- **What you have to do**: Your task is to return the span of lines beginning at the one with "What parts and" and ending at the last line of the data, exactly as it stands.

▬▬▬▬▬▬

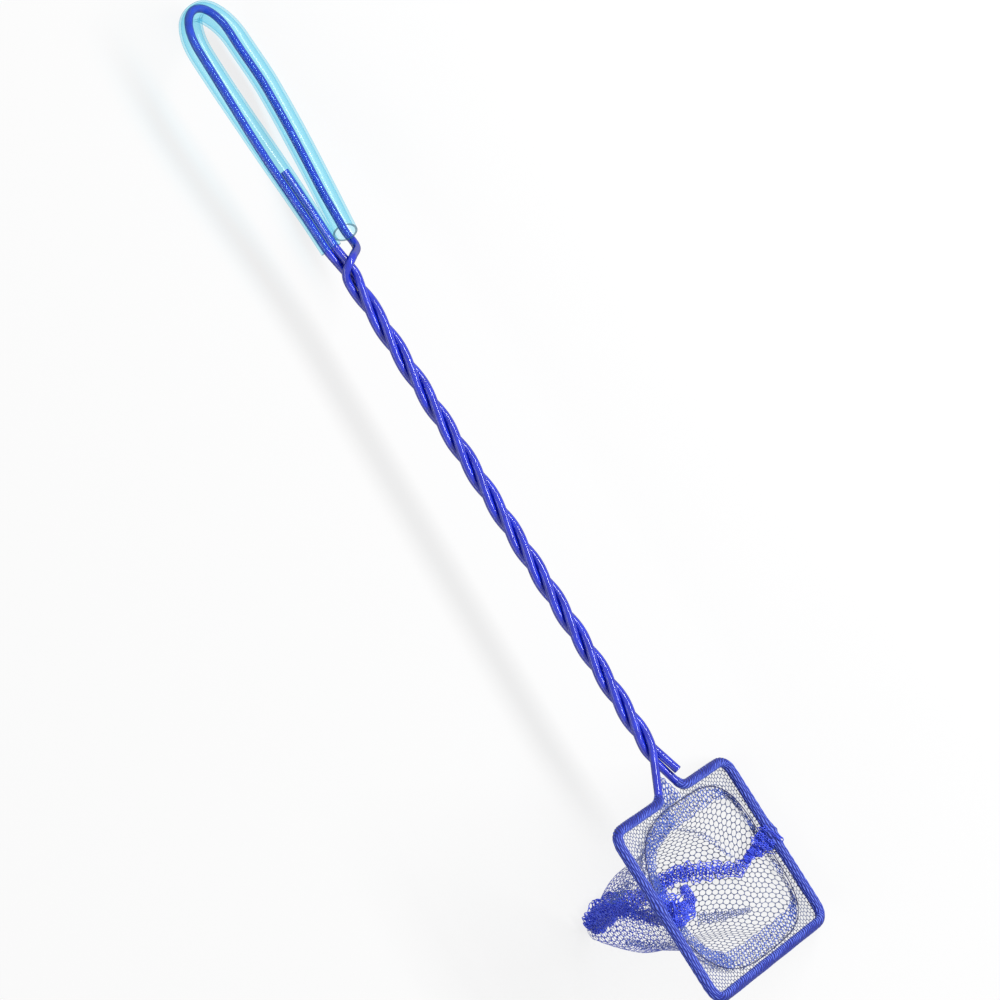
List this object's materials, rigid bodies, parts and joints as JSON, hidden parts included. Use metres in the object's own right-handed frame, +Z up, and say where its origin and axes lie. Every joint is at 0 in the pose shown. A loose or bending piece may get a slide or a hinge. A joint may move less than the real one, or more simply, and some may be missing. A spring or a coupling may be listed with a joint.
{
  "type": "aquarium fish net",
  "caption": "Small aquarium hand net: blue plastic-coated wire twisted into a handle, a clear tube on its grip loop, and a tapered blue netting bag on a rectangular mouth.",
  "frame": {"origin": "middle of the outline on the table, at the table's height, with the net lying on its side", "axes": "+X along the handle from the grip loop to the mouth, +Y towards the lower long bar of the mouth, +Z up from the table"},
  "size_m": [0.2292, 0.0446, 0.0424],
  "materials": {
    "steel_wire": "bare drawn wire, seen only at the cut ends",
    "blue_plastic": "smooth shiny vinyl coating",
    "clear_tube": "soft clear tube with a pale blue tint",
    "netting": "fine knitted nylon mesh"
  },
  "bodies": {
    "root": {"wire_core": "steel_wire", "wire_coating": "blue_plastic", "grip_tube": "clear_tube", "rim_hem": "netting", "bag_rear_half": "netting", "bag_front_half": "netting", "bag_seam": "netting"}
  },
  "joints": []
}
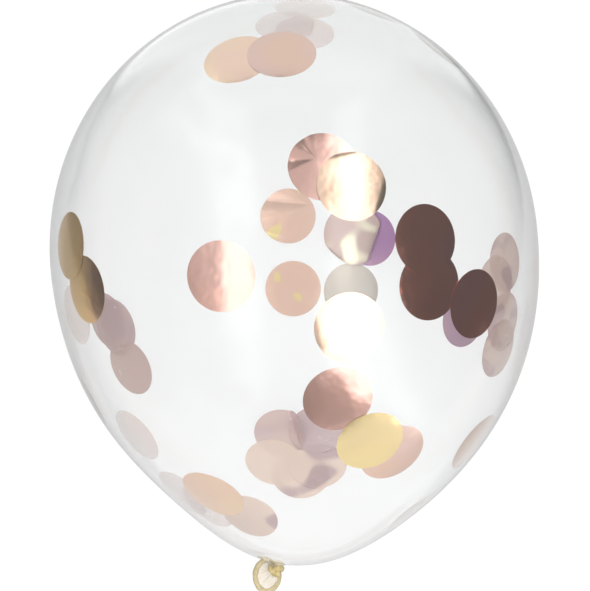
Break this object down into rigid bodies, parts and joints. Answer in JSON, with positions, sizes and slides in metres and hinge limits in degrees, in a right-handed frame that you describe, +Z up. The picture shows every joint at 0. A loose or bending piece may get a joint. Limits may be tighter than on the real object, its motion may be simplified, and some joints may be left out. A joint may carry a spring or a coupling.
{
  "type": "confetti balloon",
  "caption": "Clear latex party balloon, blown up and tied with a knot, holding loose round rose-gold foil confetti, lying on its side.",
  "frame": {"origin": "middle of the small flat on the underside that the balloon rests on", "axes": "+Z up, +Y from the knot end towards the crown, -X the side that the neck leans to"},
  "size_m": [0.3007, 0.3689, 0.2998],
  "materials": {
    "clear_latex": "clear, smooth and glossy",
    "confetti_foil": "metallised film, rose gold, mirror bright"
  },
  "bodies": {
    "root": {"balloon": "clear_latex"}
  },
  "joints": []
}
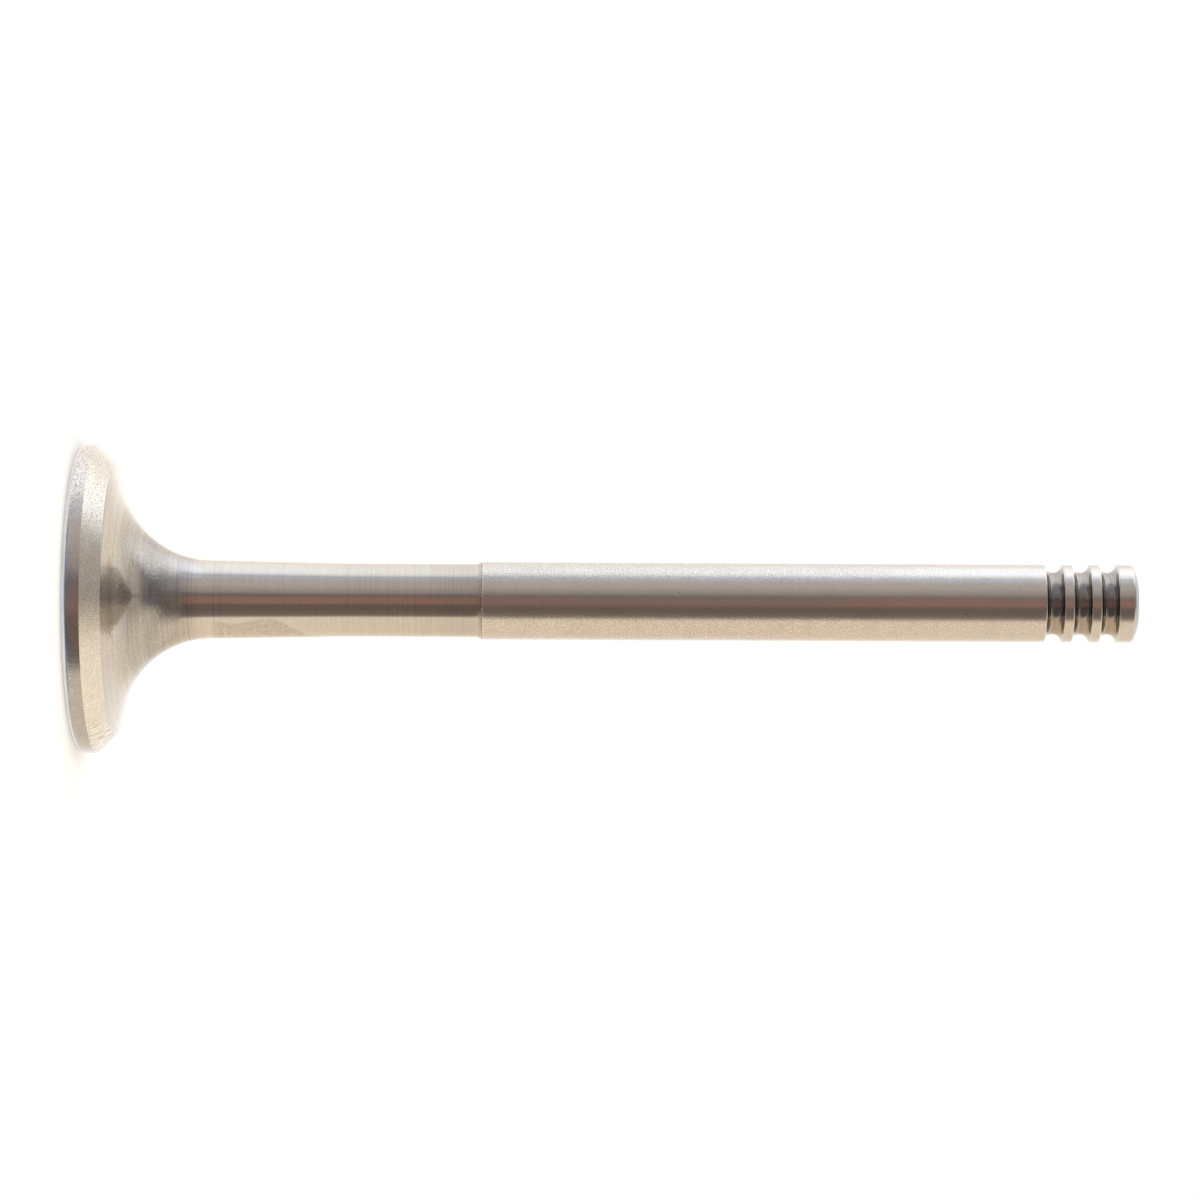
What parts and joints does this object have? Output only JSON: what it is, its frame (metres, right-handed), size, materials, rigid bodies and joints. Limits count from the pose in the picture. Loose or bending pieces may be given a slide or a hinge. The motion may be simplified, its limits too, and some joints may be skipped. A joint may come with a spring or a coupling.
{
  "type": "engine valve",
  "caption": "Poppet valve for a combustion engine: flat round head with a ground seat and flared throat, a relieved neck, a straight ground stem and rounded keeper grooves below the tip.",
  "frame": {"origin": "centre of the flat combustion face, on the axis of the valve", "axes": "+Z along the axis, from the head's face towards the stem tip; the valve is round, so +X and +Y are any two square directions across it"},
  "size_m": [0.0316, 0.0314, 0.1076],
  "materials": {
    "valve_steel": "turned and ground heat-resisting steel: polished neck, finely turned relief, centreless-ground stem, brushed head"
  },
  "bodies": {
    "root": {"valve": "valve_steel"}
  },
  "joints": []
}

▬▬▬▬▬▬

- **Result**:
What parts and joints does this object have? Output only JSON: what it is, its frame (metres, right-handed), size, materials, rigid bodies and joints. Limits count from the pose in the picture. Loose or bending pieces may be given a slide or a hinge. The motion may be simplified, its limits too, and some joints may be skipped. A joint may come with a spring or a coupling.
{
  "type": "engine valve",
  "caption": "Poppet valve for a combustion engine: flat round head with a ground seat and flared throat, a relieved neck, a straight ground stem and rounded keeper grooves below the tip.",
  "frame": {"origin": "centre of the flat combustion face, on the axis of the valve", "axes": "+Z along the axis, from the head's face towards the stem tip; the valve is round, so +X and +Y are any two square directions across it"},
  "size_m": [0.0316, 0.0314, 0.1076],
  "materials": {
    "valve_steel": "turned and ground heat-resisting steel: polished neck, finely turned relief, centreless-ground stem, brushed head"
  },
  "bodies": {
    "root": {"valve": "valve_steel"}
  },
  "joints": []
}